CAD and scene scripts:
+ + + + + + +

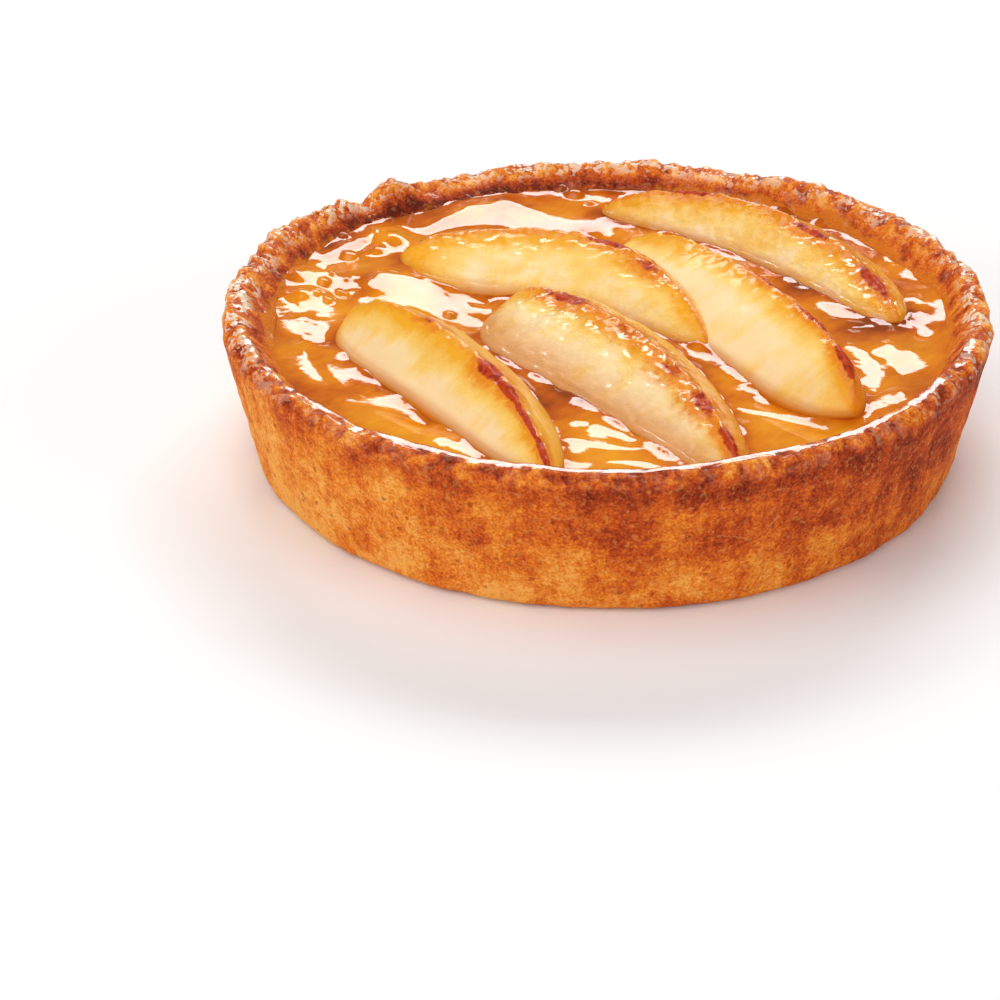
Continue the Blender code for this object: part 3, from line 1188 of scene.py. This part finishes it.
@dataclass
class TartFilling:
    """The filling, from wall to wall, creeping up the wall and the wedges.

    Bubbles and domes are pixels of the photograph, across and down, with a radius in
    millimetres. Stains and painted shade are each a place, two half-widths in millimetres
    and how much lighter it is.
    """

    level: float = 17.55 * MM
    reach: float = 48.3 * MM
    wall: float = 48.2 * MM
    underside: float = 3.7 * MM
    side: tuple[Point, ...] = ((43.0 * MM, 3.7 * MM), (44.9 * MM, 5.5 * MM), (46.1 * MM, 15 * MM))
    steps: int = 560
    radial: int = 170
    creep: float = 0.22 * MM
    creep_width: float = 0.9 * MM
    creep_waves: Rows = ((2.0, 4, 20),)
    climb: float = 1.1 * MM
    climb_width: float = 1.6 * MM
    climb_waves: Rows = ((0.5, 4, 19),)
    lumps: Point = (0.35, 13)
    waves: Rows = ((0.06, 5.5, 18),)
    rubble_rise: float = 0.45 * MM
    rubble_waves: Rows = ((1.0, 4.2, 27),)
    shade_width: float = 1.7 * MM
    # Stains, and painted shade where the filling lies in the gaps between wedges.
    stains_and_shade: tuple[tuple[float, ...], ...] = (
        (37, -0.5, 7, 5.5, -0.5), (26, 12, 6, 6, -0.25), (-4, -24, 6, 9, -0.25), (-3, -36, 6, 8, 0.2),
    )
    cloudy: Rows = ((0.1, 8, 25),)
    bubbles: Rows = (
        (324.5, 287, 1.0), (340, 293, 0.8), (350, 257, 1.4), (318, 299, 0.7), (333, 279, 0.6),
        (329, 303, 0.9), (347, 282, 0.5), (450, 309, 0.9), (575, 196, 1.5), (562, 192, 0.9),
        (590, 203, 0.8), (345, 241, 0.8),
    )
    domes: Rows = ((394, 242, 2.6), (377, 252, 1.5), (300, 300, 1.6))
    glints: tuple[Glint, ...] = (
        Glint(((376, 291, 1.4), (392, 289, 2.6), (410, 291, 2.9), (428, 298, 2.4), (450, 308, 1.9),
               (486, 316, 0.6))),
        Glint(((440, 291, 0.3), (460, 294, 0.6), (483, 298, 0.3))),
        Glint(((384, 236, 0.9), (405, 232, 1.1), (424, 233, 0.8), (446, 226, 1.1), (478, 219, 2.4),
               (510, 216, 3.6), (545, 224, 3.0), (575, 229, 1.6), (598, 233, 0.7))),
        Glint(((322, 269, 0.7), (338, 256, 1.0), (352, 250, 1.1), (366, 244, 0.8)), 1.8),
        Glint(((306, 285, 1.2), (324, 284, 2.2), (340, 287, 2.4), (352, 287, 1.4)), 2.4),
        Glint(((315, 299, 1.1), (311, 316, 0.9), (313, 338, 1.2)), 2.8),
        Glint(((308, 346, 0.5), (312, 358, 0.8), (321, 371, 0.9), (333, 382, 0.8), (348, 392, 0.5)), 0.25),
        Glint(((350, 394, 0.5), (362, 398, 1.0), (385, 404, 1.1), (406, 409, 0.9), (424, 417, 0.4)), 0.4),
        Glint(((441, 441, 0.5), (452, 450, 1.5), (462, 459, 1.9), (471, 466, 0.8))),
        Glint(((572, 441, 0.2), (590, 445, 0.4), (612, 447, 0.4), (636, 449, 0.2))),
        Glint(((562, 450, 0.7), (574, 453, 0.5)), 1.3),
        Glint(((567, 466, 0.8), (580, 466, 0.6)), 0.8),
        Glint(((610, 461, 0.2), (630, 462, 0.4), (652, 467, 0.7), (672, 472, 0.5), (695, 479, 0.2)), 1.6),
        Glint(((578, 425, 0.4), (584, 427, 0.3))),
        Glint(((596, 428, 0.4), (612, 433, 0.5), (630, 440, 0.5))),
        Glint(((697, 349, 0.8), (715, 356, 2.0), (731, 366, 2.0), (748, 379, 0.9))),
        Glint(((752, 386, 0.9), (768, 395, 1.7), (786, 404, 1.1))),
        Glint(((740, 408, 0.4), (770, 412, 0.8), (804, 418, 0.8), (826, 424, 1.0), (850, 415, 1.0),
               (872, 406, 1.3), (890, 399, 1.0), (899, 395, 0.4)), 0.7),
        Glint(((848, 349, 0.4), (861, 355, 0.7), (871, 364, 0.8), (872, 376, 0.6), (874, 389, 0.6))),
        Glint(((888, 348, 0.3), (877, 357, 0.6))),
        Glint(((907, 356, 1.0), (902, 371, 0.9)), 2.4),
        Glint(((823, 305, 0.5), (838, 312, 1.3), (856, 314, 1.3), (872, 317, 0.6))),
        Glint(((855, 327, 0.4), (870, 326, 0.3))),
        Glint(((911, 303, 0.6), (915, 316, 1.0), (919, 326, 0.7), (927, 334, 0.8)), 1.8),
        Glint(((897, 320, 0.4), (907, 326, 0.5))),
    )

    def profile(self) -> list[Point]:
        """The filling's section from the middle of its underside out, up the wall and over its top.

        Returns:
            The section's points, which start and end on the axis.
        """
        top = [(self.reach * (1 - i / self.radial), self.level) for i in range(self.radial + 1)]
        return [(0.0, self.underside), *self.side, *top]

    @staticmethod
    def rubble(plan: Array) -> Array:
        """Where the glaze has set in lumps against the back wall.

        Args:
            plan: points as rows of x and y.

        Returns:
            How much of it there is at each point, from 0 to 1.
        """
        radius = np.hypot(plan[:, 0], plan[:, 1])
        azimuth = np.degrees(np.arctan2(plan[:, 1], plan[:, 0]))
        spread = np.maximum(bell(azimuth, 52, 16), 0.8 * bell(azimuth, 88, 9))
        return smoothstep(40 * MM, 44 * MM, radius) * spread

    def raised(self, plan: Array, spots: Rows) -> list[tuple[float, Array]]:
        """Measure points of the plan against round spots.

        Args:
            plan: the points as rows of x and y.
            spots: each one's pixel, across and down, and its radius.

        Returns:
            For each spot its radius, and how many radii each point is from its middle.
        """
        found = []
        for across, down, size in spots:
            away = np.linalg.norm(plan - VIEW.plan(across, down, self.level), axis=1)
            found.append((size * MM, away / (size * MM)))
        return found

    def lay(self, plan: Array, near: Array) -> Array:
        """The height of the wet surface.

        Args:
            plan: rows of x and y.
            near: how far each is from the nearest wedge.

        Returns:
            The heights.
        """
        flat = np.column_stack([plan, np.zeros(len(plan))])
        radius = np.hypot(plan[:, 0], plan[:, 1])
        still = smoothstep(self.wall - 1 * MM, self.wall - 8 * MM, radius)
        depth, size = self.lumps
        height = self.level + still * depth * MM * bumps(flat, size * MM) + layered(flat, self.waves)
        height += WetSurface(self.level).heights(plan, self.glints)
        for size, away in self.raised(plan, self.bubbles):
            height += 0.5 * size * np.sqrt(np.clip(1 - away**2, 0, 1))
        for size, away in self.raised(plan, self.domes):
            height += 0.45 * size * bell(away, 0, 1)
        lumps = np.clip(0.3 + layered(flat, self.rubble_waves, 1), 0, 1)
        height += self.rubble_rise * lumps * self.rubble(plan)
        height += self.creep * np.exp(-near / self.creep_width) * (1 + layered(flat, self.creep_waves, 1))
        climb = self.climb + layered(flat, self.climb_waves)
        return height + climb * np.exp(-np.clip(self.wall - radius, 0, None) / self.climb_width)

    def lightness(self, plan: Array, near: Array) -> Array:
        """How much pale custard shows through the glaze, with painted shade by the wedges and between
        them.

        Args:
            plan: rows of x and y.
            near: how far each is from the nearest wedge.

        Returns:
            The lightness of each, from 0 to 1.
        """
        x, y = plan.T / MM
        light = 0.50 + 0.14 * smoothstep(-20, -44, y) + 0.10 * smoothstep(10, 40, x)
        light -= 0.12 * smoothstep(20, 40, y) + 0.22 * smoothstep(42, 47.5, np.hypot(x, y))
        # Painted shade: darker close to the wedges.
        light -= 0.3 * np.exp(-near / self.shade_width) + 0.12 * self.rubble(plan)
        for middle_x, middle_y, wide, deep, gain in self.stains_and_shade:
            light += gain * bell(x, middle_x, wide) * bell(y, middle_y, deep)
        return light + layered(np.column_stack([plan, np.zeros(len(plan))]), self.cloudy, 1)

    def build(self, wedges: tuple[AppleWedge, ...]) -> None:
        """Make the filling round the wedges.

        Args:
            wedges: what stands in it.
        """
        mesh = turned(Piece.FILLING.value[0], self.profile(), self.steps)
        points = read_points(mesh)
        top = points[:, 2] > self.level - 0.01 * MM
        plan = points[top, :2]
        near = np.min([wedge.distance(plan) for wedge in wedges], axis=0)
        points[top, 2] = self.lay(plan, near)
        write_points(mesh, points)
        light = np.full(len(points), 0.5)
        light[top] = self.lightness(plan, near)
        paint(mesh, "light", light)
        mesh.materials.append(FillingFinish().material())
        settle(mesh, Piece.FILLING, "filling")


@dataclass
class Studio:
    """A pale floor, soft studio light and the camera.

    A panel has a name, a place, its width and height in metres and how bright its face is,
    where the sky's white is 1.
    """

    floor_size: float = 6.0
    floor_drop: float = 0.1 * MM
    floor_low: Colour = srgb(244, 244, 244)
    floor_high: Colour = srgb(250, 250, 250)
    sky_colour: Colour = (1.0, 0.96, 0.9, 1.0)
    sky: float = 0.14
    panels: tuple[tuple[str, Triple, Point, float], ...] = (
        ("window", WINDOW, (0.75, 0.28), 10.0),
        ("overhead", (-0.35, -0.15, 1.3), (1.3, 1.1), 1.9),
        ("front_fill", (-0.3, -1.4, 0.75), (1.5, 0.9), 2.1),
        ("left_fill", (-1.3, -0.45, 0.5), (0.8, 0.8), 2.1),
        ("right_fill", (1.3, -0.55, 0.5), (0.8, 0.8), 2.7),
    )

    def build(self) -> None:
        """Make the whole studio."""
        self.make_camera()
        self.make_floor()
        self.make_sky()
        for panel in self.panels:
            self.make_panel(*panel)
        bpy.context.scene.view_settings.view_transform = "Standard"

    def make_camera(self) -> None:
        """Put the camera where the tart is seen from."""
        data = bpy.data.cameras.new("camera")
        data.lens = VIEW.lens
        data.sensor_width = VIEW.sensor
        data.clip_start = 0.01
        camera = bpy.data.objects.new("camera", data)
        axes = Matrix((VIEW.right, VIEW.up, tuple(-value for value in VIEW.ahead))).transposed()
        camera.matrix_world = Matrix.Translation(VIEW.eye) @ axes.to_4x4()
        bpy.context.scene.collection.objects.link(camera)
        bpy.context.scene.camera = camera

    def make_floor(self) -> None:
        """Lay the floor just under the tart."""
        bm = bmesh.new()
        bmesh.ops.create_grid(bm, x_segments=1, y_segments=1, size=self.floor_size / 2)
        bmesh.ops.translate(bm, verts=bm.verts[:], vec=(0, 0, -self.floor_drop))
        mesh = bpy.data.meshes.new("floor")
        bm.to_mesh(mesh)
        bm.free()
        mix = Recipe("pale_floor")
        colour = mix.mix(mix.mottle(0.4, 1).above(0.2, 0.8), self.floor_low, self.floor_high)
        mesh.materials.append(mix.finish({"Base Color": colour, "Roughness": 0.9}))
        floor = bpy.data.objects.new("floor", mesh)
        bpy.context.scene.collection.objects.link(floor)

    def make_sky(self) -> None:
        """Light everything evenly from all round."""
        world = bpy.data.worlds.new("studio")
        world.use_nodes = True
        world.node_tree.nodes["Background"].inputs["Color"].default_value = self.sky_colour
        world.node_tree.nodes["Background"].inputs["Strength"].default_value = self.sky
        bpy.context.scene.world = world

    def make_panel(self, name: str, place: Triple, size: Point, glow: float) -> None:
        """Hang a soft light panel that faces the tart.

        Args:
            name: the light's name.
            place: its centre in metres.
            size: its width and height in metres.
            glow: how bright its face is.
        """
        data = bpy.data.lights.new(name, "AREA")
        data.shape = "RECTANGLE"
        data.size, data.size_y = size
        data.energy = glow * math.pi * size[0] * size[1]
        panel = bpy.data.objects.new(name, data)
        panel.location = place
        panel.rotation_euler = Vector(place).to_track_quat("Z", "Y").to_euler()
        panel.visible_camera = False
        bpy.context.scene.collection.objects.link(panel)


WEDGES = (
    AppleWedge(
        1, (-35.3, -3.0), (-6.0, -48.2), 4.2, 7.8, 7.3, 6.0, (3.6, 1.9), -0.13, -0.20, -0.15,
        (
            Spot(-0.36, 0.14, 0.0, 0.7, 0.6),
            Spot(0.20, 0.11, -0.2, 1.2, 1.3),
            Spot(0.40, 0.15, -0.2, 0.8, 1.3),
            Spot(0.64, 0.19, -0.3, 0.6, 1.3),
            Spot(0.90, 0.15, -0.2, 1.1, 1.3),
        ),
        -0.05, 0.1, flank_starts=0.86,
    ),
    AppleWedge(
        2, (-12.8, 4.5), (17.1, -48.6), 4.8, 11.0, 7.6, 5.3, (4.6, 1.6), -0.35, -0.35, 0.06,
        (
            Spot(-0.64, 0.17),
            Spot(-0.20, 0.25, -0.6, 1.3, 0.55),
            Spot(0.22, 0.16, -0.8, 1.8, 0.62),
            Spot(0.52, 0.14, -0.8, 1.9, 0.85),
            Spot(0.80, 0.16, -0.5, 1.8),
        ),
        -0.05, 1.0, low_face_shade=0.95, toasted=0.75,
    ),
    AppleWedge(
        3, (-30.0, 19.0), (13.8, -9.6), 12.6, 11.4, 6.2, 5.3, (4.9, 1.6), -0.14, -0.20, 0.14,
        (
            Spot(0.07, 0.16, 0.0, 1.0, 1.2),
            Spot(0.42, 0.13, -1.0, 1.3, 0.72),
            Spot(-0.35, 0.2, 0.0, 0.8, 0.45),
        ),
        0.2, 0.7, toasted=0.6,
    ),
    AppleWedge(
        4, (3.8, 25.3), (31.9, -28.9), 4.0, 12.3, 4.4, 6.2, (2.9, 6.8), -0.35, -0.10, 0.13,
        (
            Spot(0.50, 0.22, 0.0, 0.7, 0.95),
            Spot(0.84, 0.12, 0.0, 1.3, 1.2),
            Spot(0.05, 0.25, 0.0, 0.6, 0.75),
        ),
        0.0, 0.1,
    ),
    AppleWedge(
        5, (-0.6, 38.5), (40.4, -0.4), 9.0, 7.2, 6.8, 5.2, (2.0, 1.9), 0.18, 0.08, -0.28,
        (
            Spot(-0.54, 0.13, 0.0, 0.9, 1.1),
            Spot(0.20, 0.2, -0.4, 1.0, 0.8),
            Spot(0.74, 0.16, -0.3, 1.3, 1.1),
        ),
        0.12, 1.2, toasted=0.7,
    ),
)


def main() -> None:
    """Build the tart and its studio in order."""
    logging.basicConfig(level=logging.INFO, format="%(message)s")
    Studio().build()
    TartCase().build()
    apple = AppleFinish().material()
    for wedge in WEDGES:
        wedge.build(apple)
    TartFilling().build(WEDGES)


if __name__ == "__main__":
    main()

+ + + + + + +

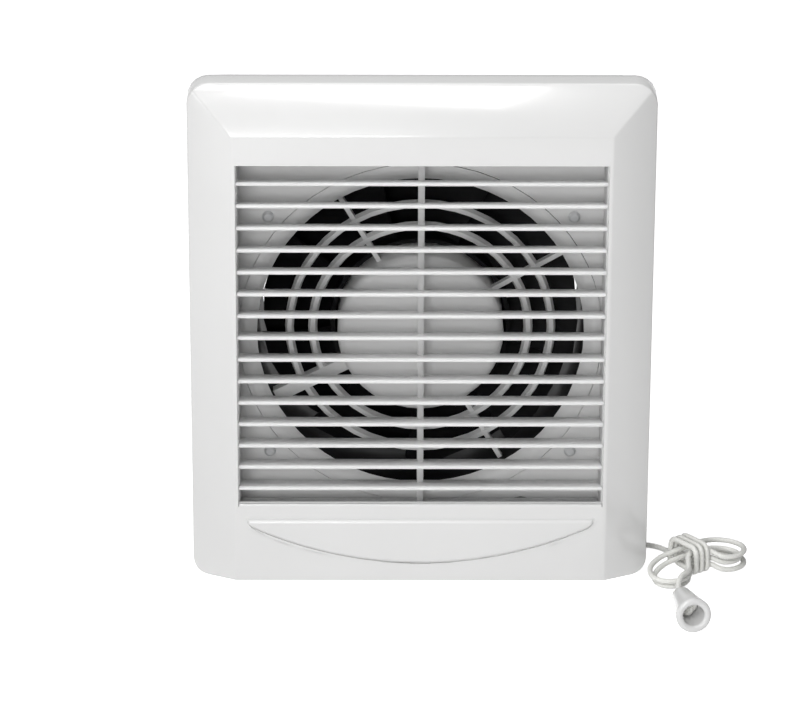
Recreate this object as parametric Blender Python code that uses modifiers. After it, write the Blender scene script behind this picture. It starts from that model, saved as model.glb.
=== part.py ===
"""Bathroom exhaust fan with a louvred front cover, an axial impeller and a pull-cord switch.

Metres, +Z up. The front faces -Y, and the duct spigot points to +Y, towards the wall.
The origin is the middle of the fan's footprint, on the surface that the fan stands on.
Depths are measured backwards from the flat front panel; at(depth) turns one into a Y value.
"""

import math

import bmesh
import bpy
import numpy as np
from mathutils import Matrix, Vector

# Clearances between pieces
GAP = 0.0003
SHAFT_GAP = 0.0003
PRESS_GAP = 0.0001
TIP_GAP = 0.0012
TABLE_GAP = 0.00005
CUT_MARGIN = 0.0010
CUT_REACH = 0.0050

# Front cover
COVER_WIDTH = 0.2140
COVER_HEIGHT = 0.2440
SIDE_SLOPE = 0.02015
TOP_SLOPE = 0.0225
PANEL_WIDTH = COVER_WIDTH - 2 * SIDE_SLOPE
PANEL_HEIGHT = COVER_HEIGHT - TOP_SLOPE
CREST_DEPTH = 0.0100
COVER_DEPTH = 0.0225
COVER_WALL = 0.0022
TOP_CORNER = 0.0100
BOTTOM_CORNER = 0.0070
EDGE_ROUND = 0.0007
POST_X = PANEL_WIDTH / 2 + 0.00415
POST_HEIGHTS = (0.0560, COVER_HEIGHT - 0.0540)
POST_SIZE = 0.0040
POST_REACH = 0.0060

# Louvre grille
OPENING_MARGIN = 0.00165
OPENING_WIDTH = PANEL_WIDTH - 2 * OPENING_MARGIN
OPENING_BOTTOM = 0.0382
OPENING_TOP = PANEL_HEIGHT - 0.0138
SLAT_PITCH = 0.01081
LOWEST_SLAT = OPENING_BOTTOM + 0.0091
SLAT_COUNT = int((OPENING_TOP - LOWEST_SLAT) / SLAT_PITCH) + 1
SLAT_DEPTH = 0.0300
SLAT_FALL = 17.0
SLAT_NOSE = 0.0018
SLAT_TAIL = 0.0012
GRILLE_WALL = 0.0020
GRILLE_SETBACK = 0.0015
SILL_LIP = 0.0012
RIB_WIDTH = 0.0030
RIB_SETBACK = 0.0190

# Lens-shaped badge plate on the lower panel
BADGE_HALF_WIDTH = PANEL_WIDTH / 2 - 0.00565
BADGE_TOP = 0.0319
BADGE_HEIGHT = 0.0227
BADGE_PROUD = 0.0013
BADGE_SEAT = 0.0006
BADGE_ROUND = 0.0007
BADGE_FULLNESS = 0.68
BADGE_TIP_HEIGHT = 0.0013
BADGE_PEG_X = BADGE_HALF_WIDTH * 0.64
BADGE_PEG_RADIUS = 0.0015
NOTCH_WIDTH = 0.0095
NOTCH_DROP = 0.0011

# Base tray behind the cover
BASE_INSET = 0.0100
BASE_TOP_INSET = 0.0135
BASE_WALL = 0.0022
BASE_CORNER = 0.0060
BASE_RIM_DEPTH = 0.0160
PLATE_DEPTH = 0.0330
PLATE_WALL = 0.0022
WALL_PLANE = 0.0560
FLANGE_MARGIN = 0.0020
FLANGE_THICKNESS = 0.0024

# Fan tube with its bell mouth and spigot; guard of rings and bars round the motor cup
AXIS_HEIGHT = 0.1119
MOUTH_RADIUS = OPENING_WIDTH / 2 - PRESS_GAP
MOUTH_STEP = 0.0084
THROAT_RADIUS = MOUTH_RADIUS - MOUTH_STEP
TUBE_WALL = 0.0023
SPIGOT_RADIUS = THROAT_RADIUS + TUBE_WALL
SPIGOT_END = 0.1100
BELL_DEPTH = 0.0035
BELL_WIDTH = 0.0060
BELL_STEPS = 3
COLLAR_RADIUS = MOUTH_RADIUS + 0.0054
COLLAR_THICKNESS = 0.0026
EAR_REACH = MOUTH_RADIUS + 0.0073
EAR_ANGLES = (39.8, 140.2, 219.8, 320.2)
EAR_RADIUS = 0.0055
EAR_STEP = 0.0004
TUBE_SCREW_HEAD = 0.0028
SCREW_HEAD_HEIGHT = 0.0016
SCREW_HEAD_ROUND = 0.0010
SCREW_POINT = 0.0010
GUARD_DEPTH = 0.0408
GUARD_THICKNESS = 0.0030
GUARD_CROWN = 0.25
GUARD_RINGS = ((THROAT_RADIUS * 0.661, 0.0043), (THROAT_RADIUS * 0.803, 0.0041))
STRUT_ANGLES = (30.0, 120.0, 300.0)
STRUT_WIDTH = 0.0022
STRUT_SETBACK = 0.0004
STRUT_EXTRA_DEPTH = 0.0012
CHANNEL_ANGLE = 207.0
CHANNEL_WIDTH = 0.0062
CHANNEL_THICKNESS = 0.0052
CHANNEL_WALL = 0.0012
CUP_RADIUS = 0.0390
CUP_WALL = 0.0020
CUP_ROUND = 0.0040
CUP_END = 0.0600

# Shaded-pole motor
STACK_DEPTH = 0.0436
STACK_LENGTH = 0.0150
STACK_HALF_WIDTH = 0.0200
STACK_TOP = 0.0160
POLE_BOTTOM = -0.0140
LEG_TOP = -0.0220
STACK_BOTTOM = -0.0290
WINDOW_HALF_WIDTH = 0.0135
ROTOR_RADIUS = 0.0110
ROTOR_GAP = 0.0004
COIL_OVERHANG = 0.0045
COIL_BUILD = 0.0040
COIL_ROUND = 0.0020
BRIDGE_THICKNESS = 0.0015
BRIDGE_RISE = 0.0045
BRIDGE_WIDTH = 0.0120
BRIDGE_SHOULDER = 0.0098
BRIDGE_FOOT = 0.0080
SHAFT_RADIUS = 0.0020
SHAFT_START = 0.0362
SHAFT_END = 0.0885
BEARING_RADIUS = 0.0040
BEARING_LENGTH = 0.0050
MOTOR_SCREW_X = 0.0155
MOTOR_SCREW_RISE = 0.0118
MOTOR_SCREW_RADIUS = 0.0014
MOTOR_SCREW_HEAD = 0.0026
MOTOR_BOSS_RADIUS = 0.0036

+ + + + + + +

**Exercise aim**
Only the lines from the one with "Recreate this object" up to the one with "POST_REACH = 0.0060" should be repeated, both included, exactly as they appear.

**Correct result**
Recreate this object as parametric Blender Python code that uses modifiers. After it, write the Blender scene script behind this picture. It starts from that model, saved as model.glb.
=== part.py ===
"""Bathroom exhaust fan with a louvred front cover, an axial impeller and a pull-cord switch.

Metres, +Z up. The front faces -Y, and the duct spigot points to +Y, towards the wall.
The origin is the middle of the fan's footprint, on the surface that the fan stands on.
Depths are measured backwards from the flat front panel; at(depth) turns one into a Y value.
"""

import math

import bmesh
import bpy
import numpy as np
from mathutils import Matrix, Vector

# Clearances between pieces
GAP = 0.0003
SHAFT_GAP = 0.0003
PRESS_GAP = 0.0001
TIP_GAP = 0.0012
TABLE_GAP = 0.00005
CUT_MARGIN = 0.0010
CUT_REACH = 0.0050

# Front cover
COVER_WIDTH = 0.2140
COVER_HEIGHT = 0.2440
SIDE_SLOPE = 0.02015
TOP_SLOPE = 0.0225
PANEL_WIDTH = COVER_WIDTH - 2 * SIDE_SLOPE
PANEL_HEIGHT = COVER_HEIGHT - TOP_SLOPE
CREST_DEPTH = 0.0100
COVER_DEPTH = 0.0225
COVER_WALL = 0.0022
TOP_CORNER = 0.0100
BOTTOM_CORNER = 0.0070
EDGE_ROUND = 0.0007
POST_X = PANEL_WIDTH / 2 + 0.00415
POST_HEIGHTS = (0.0560, COVER_HEIGHT - 0.0540)
POST_SIZE = 0.0040
POST_REACH = 0.0060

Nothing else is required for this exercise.